What the task asks -> Reproduce every entry exactly.
━━━ Listed entries
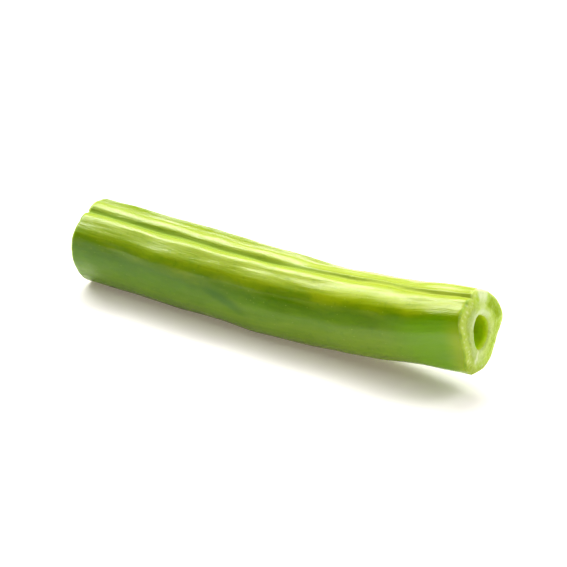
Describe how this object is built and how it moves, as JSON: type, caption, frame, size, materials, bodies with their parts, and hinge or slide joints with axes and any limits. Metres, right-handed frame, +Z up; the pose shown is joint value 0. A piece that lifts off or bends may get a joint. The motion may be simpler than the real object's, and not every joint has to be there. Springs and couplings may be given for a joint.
{
  "type": "cut green bean",
  "caption": "Short length of raw green bean, cut square at each end, with a seam groove on top and a young seed in the chamber at each end. It lies on its back rib.",
  "frame": {"origin": "on the surface that the bean lies on, under the middle of its bounding box", "axes": "+X along the pod to the end that is lifted, +Y across it, +Z up, towards the seam"},
  "size_m": [0.051, 0.0092, 0.0121],
  "materials": {
    "pod": "satin green skin over moist pale green flesh",
    "seed": "moist pale green seed coat"
  },
  "bodies": {
    "root": {"bean_pod": "pod", "seed_right": "seed", "seed_left": "seed"}
  },
  "joints": []
}
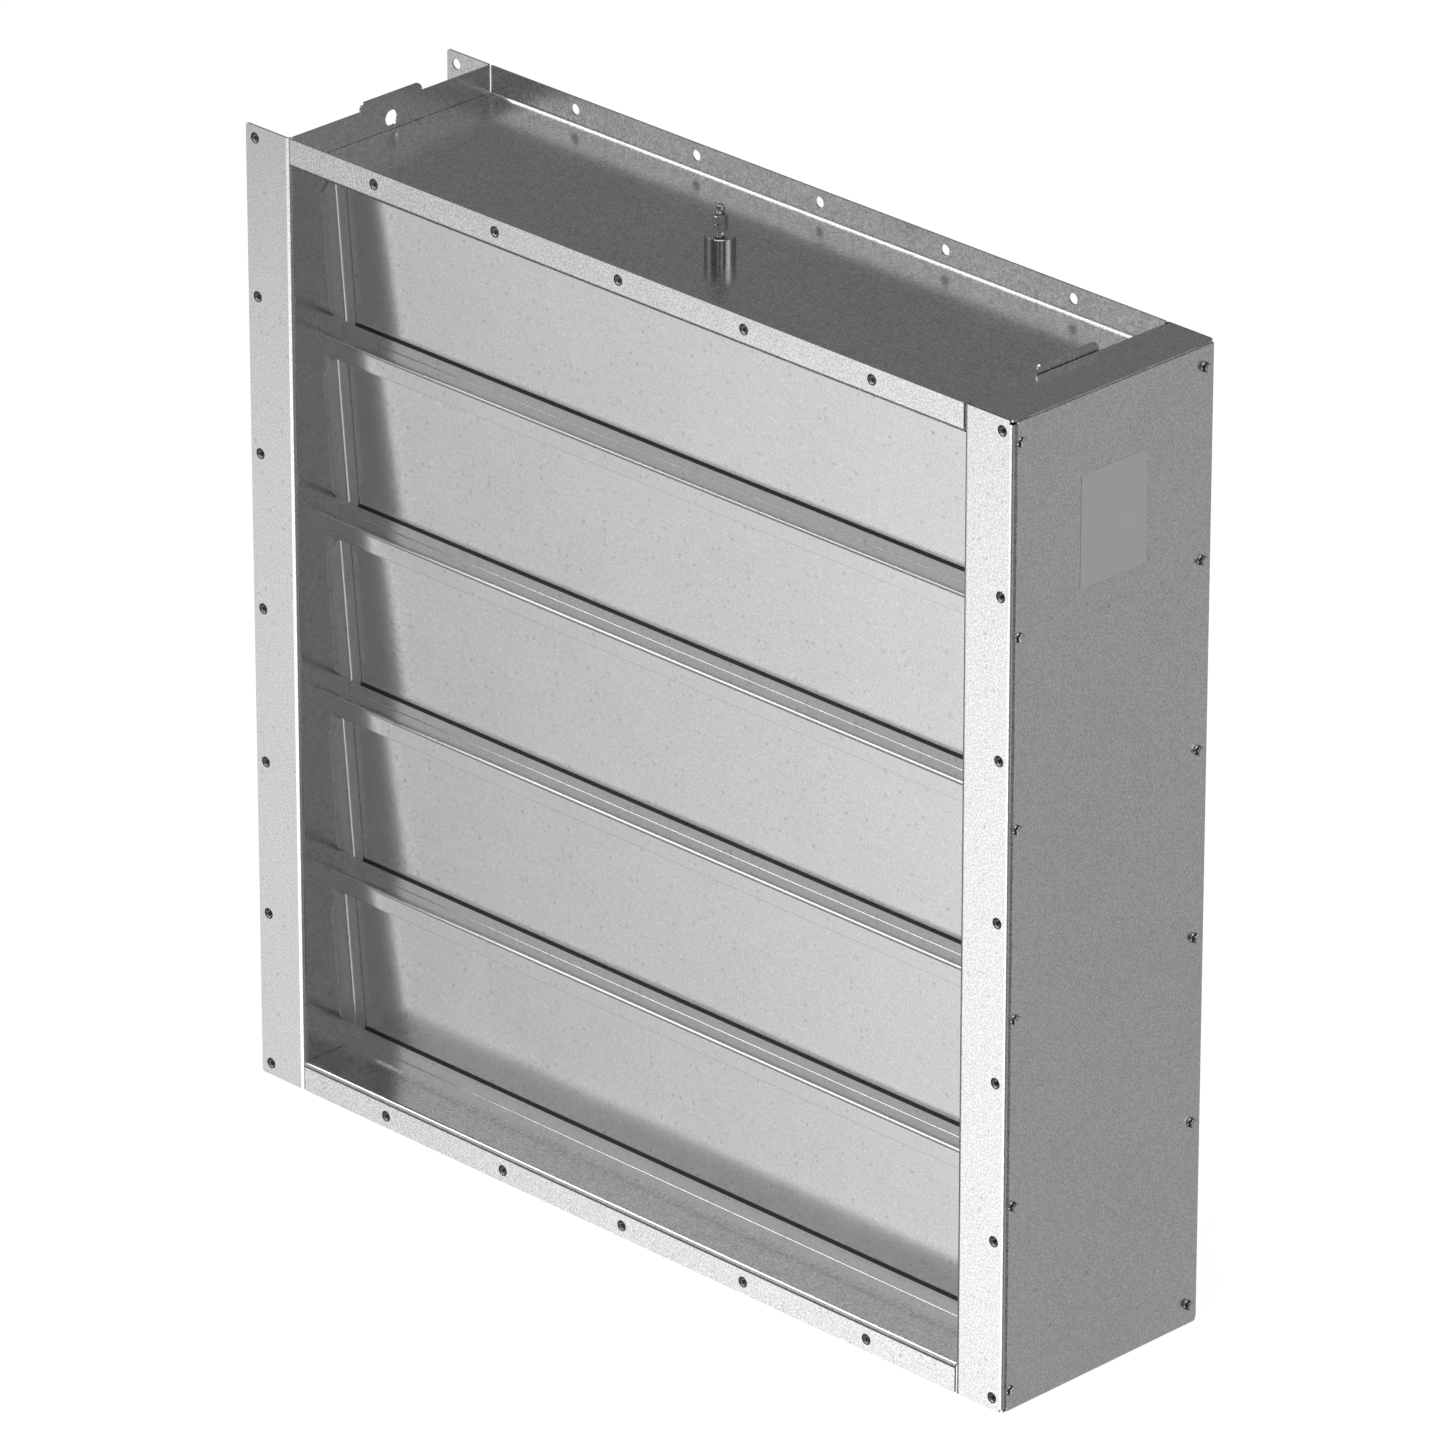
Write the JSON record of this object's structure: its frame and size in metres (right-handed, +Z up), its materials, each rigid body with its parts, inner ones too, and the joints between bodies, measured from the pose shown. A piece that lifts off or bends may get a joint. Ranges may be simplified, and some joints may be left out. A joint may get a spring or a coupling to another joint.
{
  "type": "multi-blade duct backdraft damper",
  "caption": "Square multi-blade backdraft damper: folded sheet frame with bolted flanges, blades hinged on shafts and shut by gravity, linkage case with a flat side cover.",
  "frame": {"origin": "centre of the inlet flange's face", "axes": "+X across the duct towards the linkage case, +Y along the air flow from inlet to outlet, +Z up"},
  "size_m": [1.0079, 0.265, 1.024],
  "materials": {
    "galvanised_sheet": "hot-dip galvanised, fine grain, satin",
    "blade_sheet": "hot-dip galvanised, fine grain, satin",
    "zinc_fastener": "zinc plated",
    "turned_boss": "turned",
    "bush": "sintered, matt",
    "link_steel": "drawn and zinc plated"
  },
  "bodies": {
    "frame": {"left_wall": "galvanised_sheet", "right_wall": "galvanised_sheet", "top_panel": "galvanised_sheet", "bottom_panel": "galvanised_sheet", "side_cover": "galvanised_sheet", "top_stop": "galvanised_sheet", "bottom_stop": "galvanised_sheet", "crossbar_1": "galvanised_sheet", "crossbar_2": "galvanised_sheet", "crossbar_3": "galvanised_sheet", "crossbar_4": "galvanised_sheet", "side_stop_left_1": "galvanised_sheet", "side_stop_right_1": "galvanised_sheet", "side_stop_left_2": "galvanised_sheet", "side_stop_right_2": "galvanised_sheet", "side_stop_left_3": "galvanised_sheet", "side_stop_right_3": "galvanised_sheet", "side_stop_left_4": "galvanised_sheet", "side_stop_right_4": "galvanised_sheet", "side_stop_left_5": "galvanised_sheet", "side_stop_right_5": "galvanised_sheet", "cover_screws": "zinc_fastener", "flange_nuts": "zinc_fastener", "earth_boss": "turned_boss", "earth_stud": "zinc_fastener", "earth_nuts": "zinc_fastener", "bushes_left": "bush", "bushes_right": "bush"},
    "blade_1_body": {"blade_1": "blade_sheet", "shaft_1": "link_steel", "blade_pins_1": "link_steel", "lever_1": "link_steel", "link_pin_1": "link_steel"},
    "blade_2_body": {"blade_2": "blade_sheet", "shaft_2": "link_steel", "blade_pins_2": "link_steel", "lever_2": "link_steel", "link_pin_2": "link_steel"},
    "blade_3_body": {"blade_3": "blade_sheet", "shaft_3": "link_steel", "blade_pins_3": "link_steel", "lever_3": "link_steel", "link_pin_3": "link_steel"},
    "blade_4_body": {"blade_4": "blade_sheet", "shaft_4": "link_steel", "blade_pins_4": "link_steel", "lever_4": "link_steel", "link_pin_4": "link_steel"},
    "blade_5_body": {"blade_5": "blade_sheet", "shaft_5": "link_steel", "blade_pins_5": "link_steel", "lever_5": "link_steel", "link_pin_5": "link_steel"},
    "link_bar_body": {"link_bar": "link_steel"}
  },
  "joints": [
    {"name": "blade_1_hinge", "type": "hinge", "parent": "frame", "child": "blade_1_body", "pos_m": [0, 0.0575, 0.46], "axis": [1, 0, 0], "range_deg": [0, 75]},
    {"name": "blade_2_hinge", "type": "hinge", "parent": "frame", "child": "blade_2_body", "pos_m": [0, 0.0575, 0.272], "axis": [1, 0, 0], "range_deg": [0, 75]},
    {"name": "blade_3_hinge", "type": "hinge", "parent": "frame", "child": "blade_3_body", "pos_m": [0, 0.0575, 0.084], "axis": [1, 0, 0], "range_deg": [0, 75]},
    {"name": "blade_4_hinge", "type": "hinge", "parent": "frame", "child": "blade_4_body", "pos_m": [0, 0.0575, -0.104], "axis": [1, 0, 0], "range_deg": [0, 75]},
    {"name": "blade_5_hinge", "type": "hinge", "parent": "frame", "child": "blade_5_body", "pos_m": [0, 0.0575, -0.292], "axis": [1, 0, 0], "range_deg": [0, 75]},
    {"name": "link_bar_hinge", "type": "hinge", "parent": "blade_3_body", "child": "link_bar_body", "pos_m": [0.46, 0.08699, 0.06335], "axis": [1, 0, 0], "range_deg": [-75, 0]}
  ],
  "couplings": [
    {"joint": "blade_1_hinge", "follows": "blade_3_hinge", "ratio": 1},
    {"joint": "blade_2_hinge", "follows": "blade_3_hinge", "ratio": 1},
    {"joint": "blade_4_hinge", "follows": "blade_3_hinge", "ratio": 1},
    {"joint": "blade_5_hinge", "follows": "blade_3_hinge", "ratio": 1},
    {"joint": "link_bar_hinge", "follows": "blade_3_hinge", "ratio": -1}
  ]
}
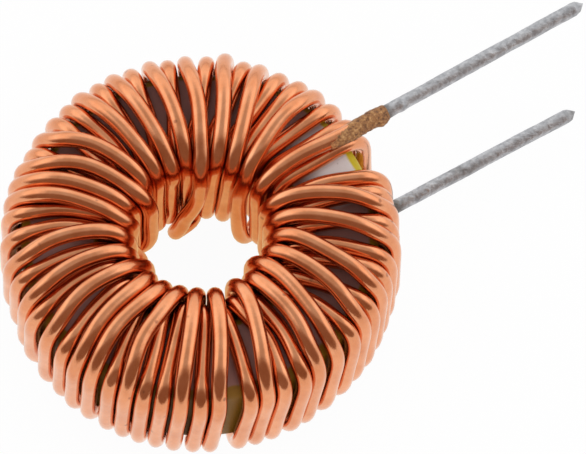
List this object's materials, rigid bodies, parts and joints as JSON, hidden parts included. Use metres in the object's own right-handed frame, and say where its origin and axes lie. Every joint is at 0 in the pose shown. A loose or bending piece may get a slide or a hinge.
━━━━━━
The result ->
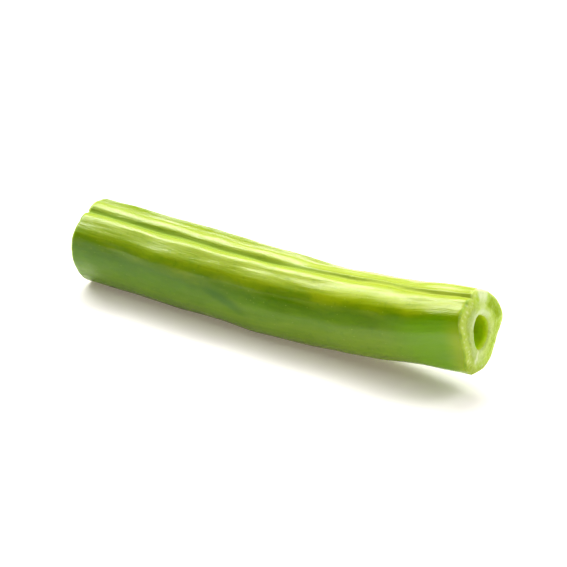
Describe how this object is built and how it moves, as JSON: type, caption, frame, size, materials, bodies with their parts, and hinge or slide joints with axes and any limits. Metres, right-handed frame, +Z up; the pose shown is joint value 0. A piece that lifts off or bends may get a joint. The motion may be simpler than the real object's, and not every joint has to be there. Springs and couplings may be given for a joint.
{
  "type": "cut green bean",
  "caption": "Short length of raw green bean, cut square at each end, with a seam groove on top and a young seed in the chamber at each end. It lies on its back rib.",
  "frame": {"origin": "on the surface that the bean lies on, under the middle of its bounding box", "axes": "+X along the pod to the end that is lifted, +Y across it, +Z up, towards the seam"},
  "size_m": [0.051, 0.0092, 0.0121],
  "materials": {
    "pod": "satin green skin over moist pale green flesh",
    "seed": "moist pale green seed coat"
  },
  "bodies": {
    "root": {"bean_pod": "pod", "seed_right": "seed", "seed_left": "seed"}
  },
  "joints": []
}
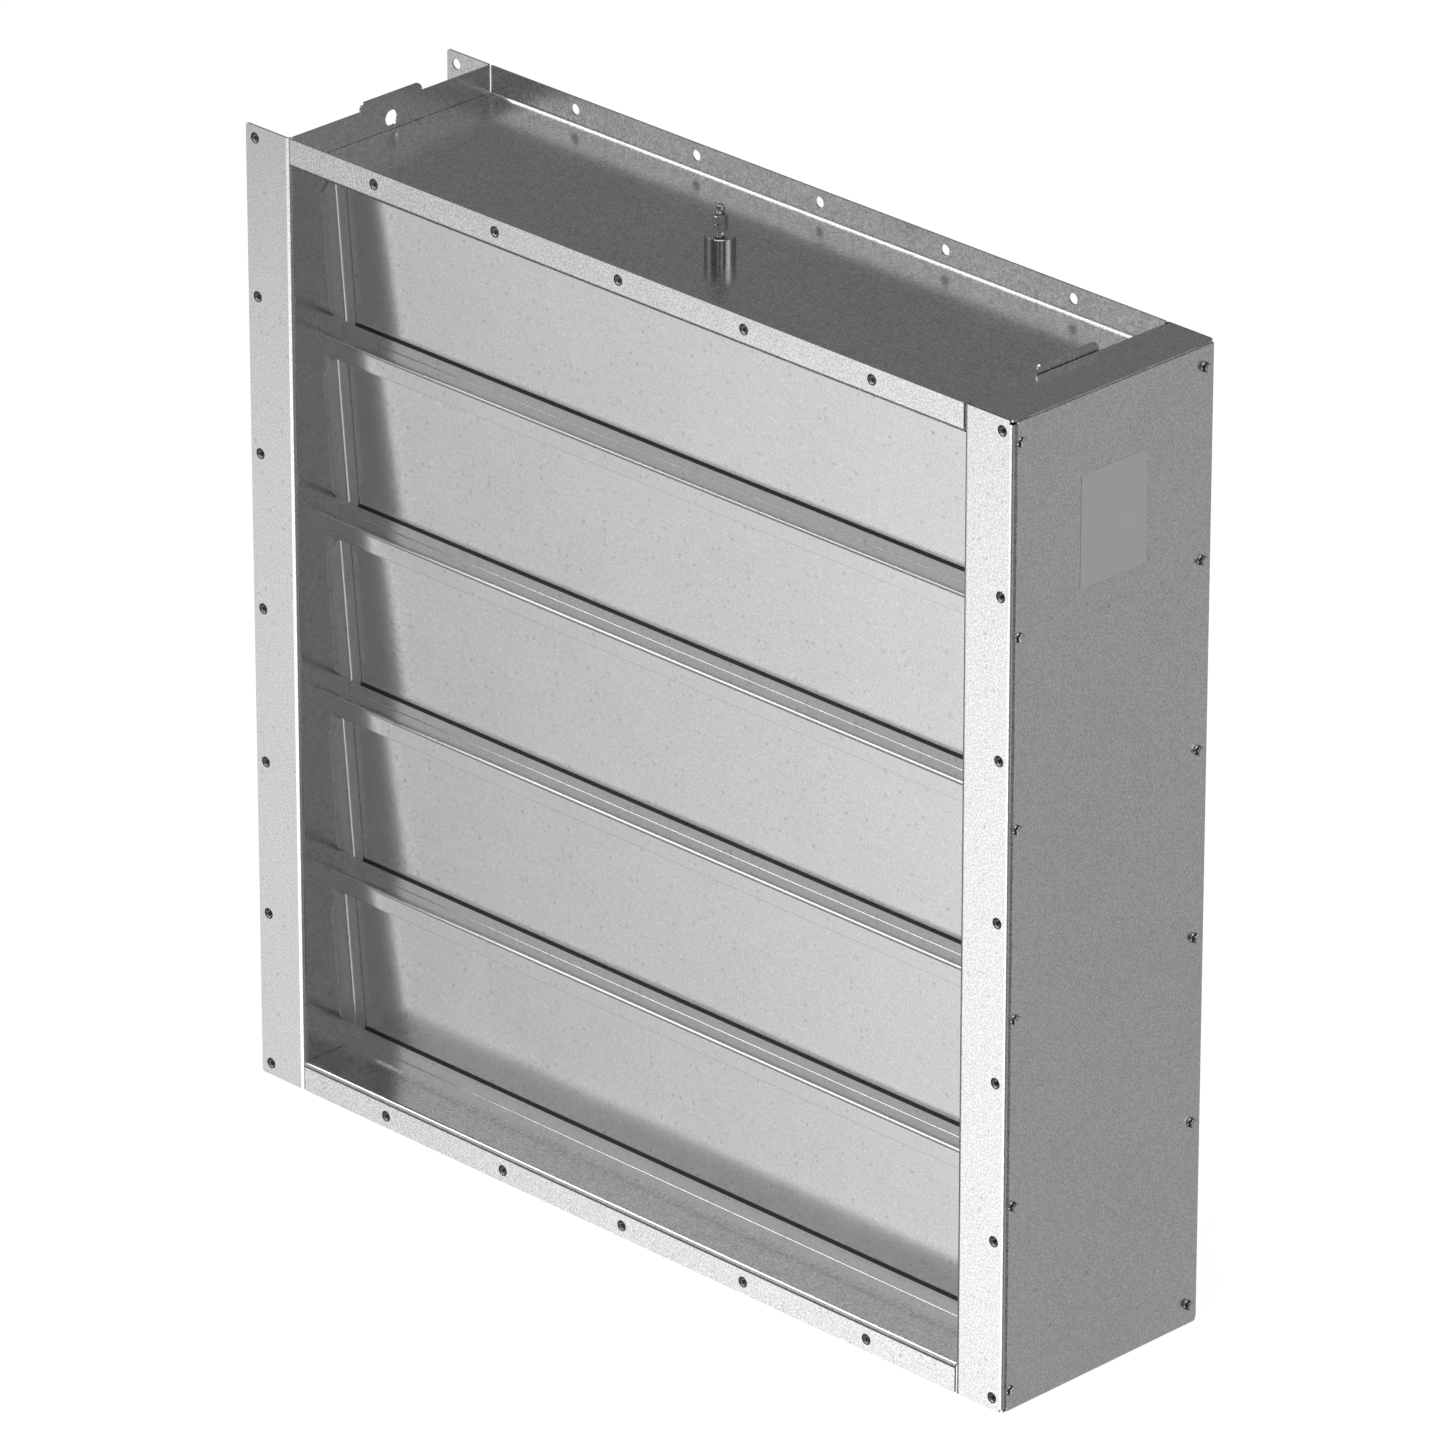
Write the JSON record of this object's structure: its frame and size in metres (right-handed, +Z up), its materials, each rigid body with its parts, inner ones too, and the joints between bodies, measured from the pose shown. A piece that lifts off or bends may get a joint. Ranges may be simplified, and some joints may be left out. A joint may get a spring or a coupling to another joint.
{
  "type": "multi-blade duct backdraft damper",
  "caption": "Square multi-blade backdraft damper: folded sheet frame with bolted flanges, blades hinged on shafts and shut by gravity, linkage case with a flat side cover.",
  "frame": {"origin": "centre of the inlet flange's face", "axes": "+X across the duct towards the linkage case, +Y along the air flow from inlet to outlet, +Z up"},
  "size_m": [1.0079, 0.265, 1.024],
  "materials": {
    "galvanised_sheet": "hot-dip galvanised, fine grain, satin",
    "blade_sheet": "hot-dip galvanised, fine grain, satin",
    "zinc_fastener": "zinc plated",
    "turned_boss": "turned",
    "bush": "sintered, matt",
    "link_steel": "drawn and zinc plated"
  },
  "bodies": {
    "frame": {"left_wall": "galvanised_sheet", "right_wall": "galvanised_sheet", "top_panel": "galvanised_sheet", "bottom_panel": "galvanised_sheet", "side_cover": "galvanised_sheet", "top_stop": "galvanised_sheet", "bottom_stop": "galvanised_sheet", "crossbar_1": "galvanised_sheet", "crossbar_2": "galvanised_sheet", "crossbar_3": "galvanised_sheet", "crossbar_4": "galvanised_sheet", "side_stop_left_1": "galvanised_sheet", "side_stop_right_1": "galvanised_sheet", "side_stop_left_2": "galvanised_sheet", "side_stop_right_2": "galvanised_sheet", "side_stop_left_3": "galvanised_sheet", "side_stop_right_3": "galvanised_sheet", "side_stop_left_4": "galvanised_sheet", "side_stop_right_4": "galvanised_sheet", "side_stop_left_5": "galvanised_sheet", "side_stop_right_5": "galvanised_sheet", "cover_screws": "zinc_fastener", "flange_nuts": "zinc_fastener", "earth_boss": "turned_boss", "earth_stud": "zinc_fastener", "earth_nuts": "zinc_fastener", "bushes_left": "bush", "bushes_right": "bush"},
    "blade_1_body": {"blade_1": "blade_sheet", "shaft_1": "link_steel", "blade_pins_1": "link_steel", "lever_1": "link_steel", "link_pin_1": "link_steel"},
    "blade_2_body": {"blade_2": "blade_sheet", "shaft_2": "link_steel", "blade_pins_2": "link_steel", "lever_2": "link_steel", "link_pin_2": "link_steel"},
    "blade_3_body": {"blade_3": "blade_sheet", "shaft_3": "link_steel", "blade_pins_3": "link_steel", "lever_3": "link_steel", "link_pin_3": "link_steel"},
    "blade_4_body": {"blade_4": "blade_sheet", "shaft_4": "link_steel", "blade_pins_4": "link_steel", "lever_4": "link_steel", "link_pin_4": "link_steel"},
    "blade_5_body": {"blade_5": "blade_sheet", "shaft_5": "link_steel", "blade_pins_5": "link_steel", "lever_5": "link_steel", "link_pin_5": "link_steel"},
    "link_bar_body": {"link_bar": "link_steel"}
  },
  "joints": [
    {"name": "blade_1_hinge", "type": "hinge", "parent": "frame", "child": "blade_1_body", "pos_m": [0, 0.0575, 0.46], "axis": [1, 0, 0], "range_deg": [0, 75]},
    {"name": "blade_2_hinge", "type": "hinge", "parent": "frame", "child": "blade_2_body", "pos_m": [0, 0.0575, 0.272], "axis": [1, 0, 0], "range_deg": [0, 75]},
    {"name": "blade_3_hinge", "type": "hinge", "parent": "frame", "child": "blade_3_body", "pos_m": [0, 0.0575, 0.084], "axis": [1, 0, 0], "range_deg": [0, 75]},
    {"name": "blade_4_hinge", "type": "hinge", "parent": "frame", "child": "blade_4_body", "pos_m": [0, 0.0575, -0.104], "axis": [1, 0, 0], "range_deg": [0, 75]},
    {"name": "blade_5_hinge", "type": "hinge", "parent": "frame", "child": "blade_5_body", "pos_m": [0, 0.0575, -0.292], "axis": [1, 0, 0], "range_deg": [0, 75]},
    {"name": "link_bar_hinge", "type": "hinge", "parent": "blade_3_body", "child": "link_bar_body", "pos_m": [0.46, 0.08699, 0.06335], "axis": [1, 0, 0], "range_deg": [-75, 0]}
  ],
  "couplings": [
    {"joint": "blade_1_hinge", "follows": "blade_3_hinge", "ratio": 1},
    {"joint": "blade_2_hinge", "follows": "blade_3_hinge", "ratio": 1},
    {"joint": "blade_4_hinge", "follows": "blade_3_hinge", "ratio": 1},
    {"joint": "blade_5_hinge", "follows": "blade_3_hinge", "ratio": 1},
    {"joint": "link_bar_hinge", "follows": "blade_3_hinge", "ratio": -1}
  ]
}
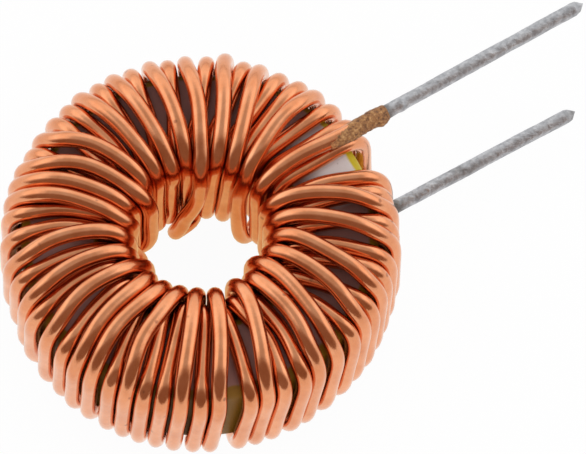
List this object's materials, rigid bodies, parts and joints as JSON, hidden parts included. Use metres in the object's own right-handed frame, and say where its origin and axes lie. Every joint is at 0 in the pose shown. A loose or bending piece may get a slide or a hinge.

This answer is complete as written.